Sentado no banco dos réus, o pai dela, Renato Grembecki Archilla, de 58, é acusado de encomendar a morte da própria filha. "Na hora que eu recebi o primeiro tiro, eu sabia que tinha sido meu pai e meu avô", disse Renata.

Com um terço enrolado na mão, a pubicitária falou por cerca de duas horas na tarde desta quarta-feira, dia 1°, para um Conselho de Sentença composto por quatro mulheres e três homens. No plenário 5 da Barra Funda, chorou ao menos sete vezes ao lembrar das brigas judiciais para ter a paternidade reconhecida, do atentado que sofreu, dos 45 dias no hospital e das oito cirurgias que fez para reconstruir o rosto dilacerado pelos tiros. Antes de entrar, pediu que Archilla fosse retirado. "Não tenho coragem de depor na frente dele. Tenho muito medo do Renato."

Archilla responde em liberdade por tentativa de homicídio com duas qualificadoras, motivo torpe e recurso que impossibilitou defesa, além do agravante de ser pai da vítima.

A expectativa do Ministério Público de São Paulo (MPE) é de que ele seja condenado a 20 anos em regime fechado pelo crime e saia do fórum algemado. Mesmo se for condenado, no entanto, a juíza Débora Faitarone, na 1ª Vara do Júri, pode conceder que o réu responda a uma possível apelação fora da cadeia.

"Acredito nos jurados, que são pessoas comuns, como eu. Acredito que, diante de todo meu sofrimento, a Justiça vai ser feita", disse Renata. Para ela, o avô também foi mandante do crime, mas já morreu e não pode ser julgado. "Em função da demora da Justiça, ele não pôde responder pelo que cometeu."

O crime aconteceu há mais de 15 anos. Era uma segunda-feira, 17 de dezembro de 2001, quando Renata parou seu Fiat Palio em um semáforo da Rua Professor José Leite Oiticica, na região do Morumbi, na zona sul de São Paulo. Havia saído da casa do namorado, onde dormiu, e queria chegar cedo ao trabalho, para uma reunião. Eram 8h15.

Um homem vestido de Papai Noel abordou um carro à direita de Renata, parecia que queria vender algo, segundo ela conta. A camisa era grande demais, a barba e o gorro estavam desajeitados. "Depois, ele passou pela frente do meu carro. Me encarou, sacou o revólver e começou a atirar", afirmou. "Ele não disse nada e só atirou na direção da minha cabeça. Foi uma tentativa de execução."

Aos jurados, Renata afirmou que foi ameaçada pelo avô, meses antes do atentado. "A juíza determinou pagamento de pensão alimentícia até os 24 anos, mas até lá muita coisa pode acontecer", teria dito a ela.

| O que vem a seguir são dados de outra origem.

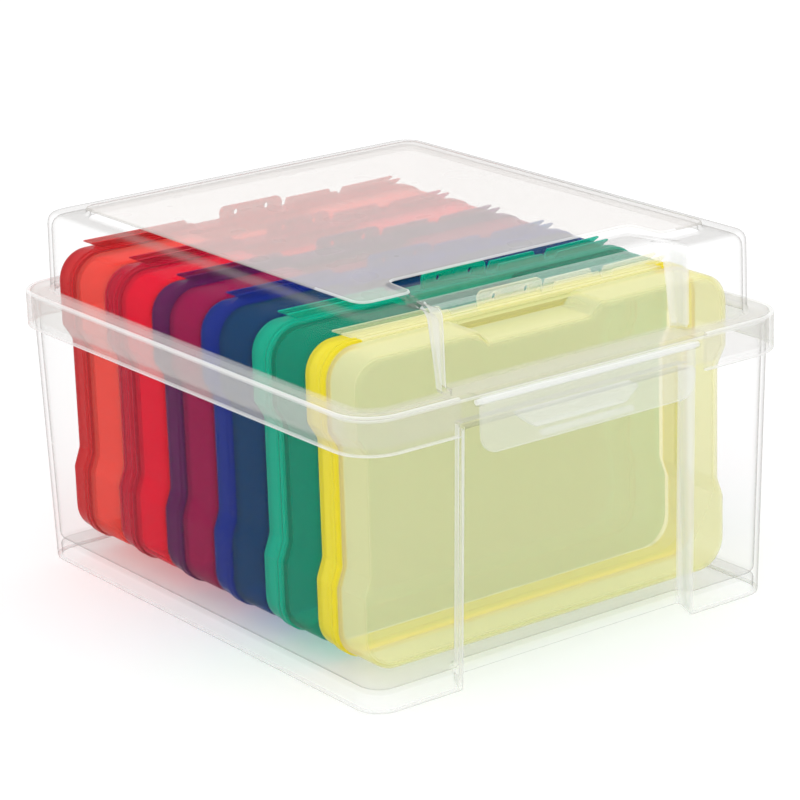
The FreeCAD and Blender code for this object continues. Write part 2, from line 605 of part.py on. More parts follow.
def make_case_front(colour, place_y):
    front = new_body(colour + "_case_front")
    start = "back_half_depth + parting_gap"
    bead_end = f"{start} + bead_width"
    hollow_inset = "case_bead + case_wall"
    tongue_inset = f"{hollow_inset} + tongue_play"
    pad(front, case_slab(front, colour + "_front_bead", start, "0"), "bead_width")
    edge_start = f"{CASE_DEPTH} - case_bevel"
    face_inset = "case_bead + case_bevel"
    front_wall = case_slab(front, colour + "_front_wall", bead_end, "case_bead")
    pad(front, front_wall, f"{edge_start} - ({bead_end})")
    edge = ((edge_start, "case_bead"), (CASE_DEPTH, face_inset))
    case_edge(front, colour + "_front_edge", "AdditiveLoft", *edge)
    inner_start = (f"{edge_start} - case_wall / 2", hollow_inset)
    inner_end = (f"{CASE_DEPTH} - case_wall", f"{face_inset} + case_wall / 2")
    case_edge(front, colour + "_front_inside", "SubtractiveLoft", inner_start, inner_end)
    hollow = case_slab(front, colour + "_front_hollow", *inner_start)
    pocket(front, hollow, f"{edge_start} - case_wall / 2 - ({bead_end})")
    tongue = case_slab(front, colour + "_tongue", f"{start} - tongue_reach", tongue_inset)
    pad(front, tongue, "tongue_reach + bead_width")
    bore_start = f"{bead_end} + tongue_wall"
    bore = case_slab(front, colour + "_tongue_hollow", bore_start, f"{tongue_inset} + tongue_wall")
    pocket(front, bore, "tongue_reach + bead_width + tongue_wall + overrun")
    # Finger dip across the top of the front half: first its lining inside, then the hollow outside it
    r = "dip_corner"
    floor = "case_height - case_bead - dip_sink"
    slant = "dip_slope / dip_sink"
    lining = new_sketch(front, colour + "_dip_lining", "XZ_Plane", f"{bead_end} - case_wall / 2")
    low_z = f"{floor} - case_wall + {r}"
    low_x = f"dip_width / 2 + case_wall - {r}"
    top_z = f"case_height - case_bead - 3 * case_wall / 4 - {r}"
    top_x = f"{low_x} + ({slant}) * (dip_sink + case_wall / 4 - 2 * {r})"
    draw_belt(lining, trapezoid(low_x, low_z, top_x, top_z, r))
    pad(front, lining, f"{CASE_DEPTH} - case_wall / 2 - ({bead_end})")
    dip = new_sketch(front, colour + "_dip", "XZ_Plane", bead_end)
    low_x = f"dip_width / 2 - {r}"
    top_x = f"{low_x} + ({slant}) * (dip_sink + overrun)"
    low_z = f"{floor} + {r}"
    top_z = f"{low_z} + dip_sink + overrun"
    draw_belt(dip, trapezoid(low_x, low_z, top_x, top_z, r))
    pocket(front, dip, f"{CASE_DEPTH} + overrun", True)
    front.setExpression("Placement.Base.y", cells(place_y))
    front.setExpression("Placement.Base.z", cells("floor_height"))
    return front


bodies = [make_base_tub(), make_lid(), make_front_latch()]
for index, case_colour in enumerate(CASE_COLOURS):
    back_y = f"tub_depth / 2 - stack_back_gap - {index} * ({CASE_DEPTH} + case_gap)"
    bodies.append(make_case_back(case_colour, back_y))
    bodies.append(make_case_front(case_colour, back_y))
doc.recompute()

for thing in doc.Objects:
    if "Invalid" in thing.State or "Error" in thing.State:
        raise RuntimeError(thing.Name + " did not compute: " + str(thing.State))
os.makedirs("parts", exist_ok=True)
for body in bodies:
    if body.Shape.isNull() or not body.Shape.isValid() or len(body.Shape.Solids) != 1:
        raise RuntimeError(body.Label + " is not one good solid")
    body.Shape.exportStep(f"parts/{body.Label}.step")
    print(body.Label, round(body.Shape.Volume))
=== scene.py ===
# %% [markdown]
# A photo keeper case: a clear tub with a hinged clear lid, a swinging latch on its front, and six
# coloured inner cases that stand in a row inside. All of it is moulded polypropylene, a plastic
# that lets light through with a slight milkiness. Everything we see is wall behind wall behind
# wall, so the pieces are real closed shells with a real thickness, and light passes through them.
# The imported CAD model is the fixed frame: each new piece stands where a CAD node stands.

# %% Load the frame
import math
import bmesh
import bpy
import numpy as np
from mathutils import Matrix, Vector


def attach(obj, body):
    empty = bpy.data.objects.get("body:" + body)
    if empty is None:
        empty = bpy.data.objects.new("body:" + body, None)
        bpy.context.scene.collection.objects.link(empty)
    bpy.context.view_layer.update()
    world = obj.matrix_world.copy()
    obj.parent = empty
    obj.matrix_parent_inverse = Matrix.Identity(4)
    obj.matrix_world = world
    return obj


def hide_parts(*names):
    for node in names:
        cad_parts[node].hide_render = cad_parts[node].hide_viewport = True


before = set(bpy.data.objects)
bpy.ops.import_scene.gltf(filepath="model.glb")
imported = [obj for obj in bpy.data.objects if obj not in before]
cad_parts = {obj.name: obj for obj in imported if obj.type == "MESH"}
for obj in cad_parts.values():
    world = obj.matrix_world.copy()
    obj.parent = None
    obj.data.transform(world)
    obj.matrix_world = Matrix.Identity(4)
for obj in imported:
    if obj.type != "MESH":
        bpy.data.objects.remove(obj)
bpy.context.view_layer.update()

# %% [markdown]
# The camera was worked out from the edges of the tub and lid in the photograph: where it stands,
# which way it looks and how long its lens is. Angles are in degrees and places in millimetres.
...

A publicitária tinha 22 na época.

O atirador era o policial militar José Benedito da Silva, de Sorocaba, no interior, que foi julgado, condenado e já cumpriu pena pelo crime. Em sua agenda, investigadores encontraram o telefone da família do réu, proprietária de um haras na cidade, onde Silva trabalhava como segurança.

Sem ser reconhecida pelo pai, Renata foi criada pelos avós maternos e pela mãe, que morreu de câncer quando ela tinha 16 anos. A paternidade foi alvo de uma ação judicial que durou 12 anos e terminou após confirmação de exame de DNA, mas a publicitária praticamente só teve contato com Archilla em fóruns e cartórios.

"Ele nunca me ligou em um aniversário", disse. "Eu sou vítima disso tudo. Não tenho culpa de ter nascido."

Para o promotor Felipe Zilberman, Archilla arquitetou o crime para que Renata não tivesse direito à herança da família. Já o advogado Rodrigo Senzi, que defende o réu, afirma não haver provas nos autos que aponte seu cliente como mandante da tentativa de assassinato.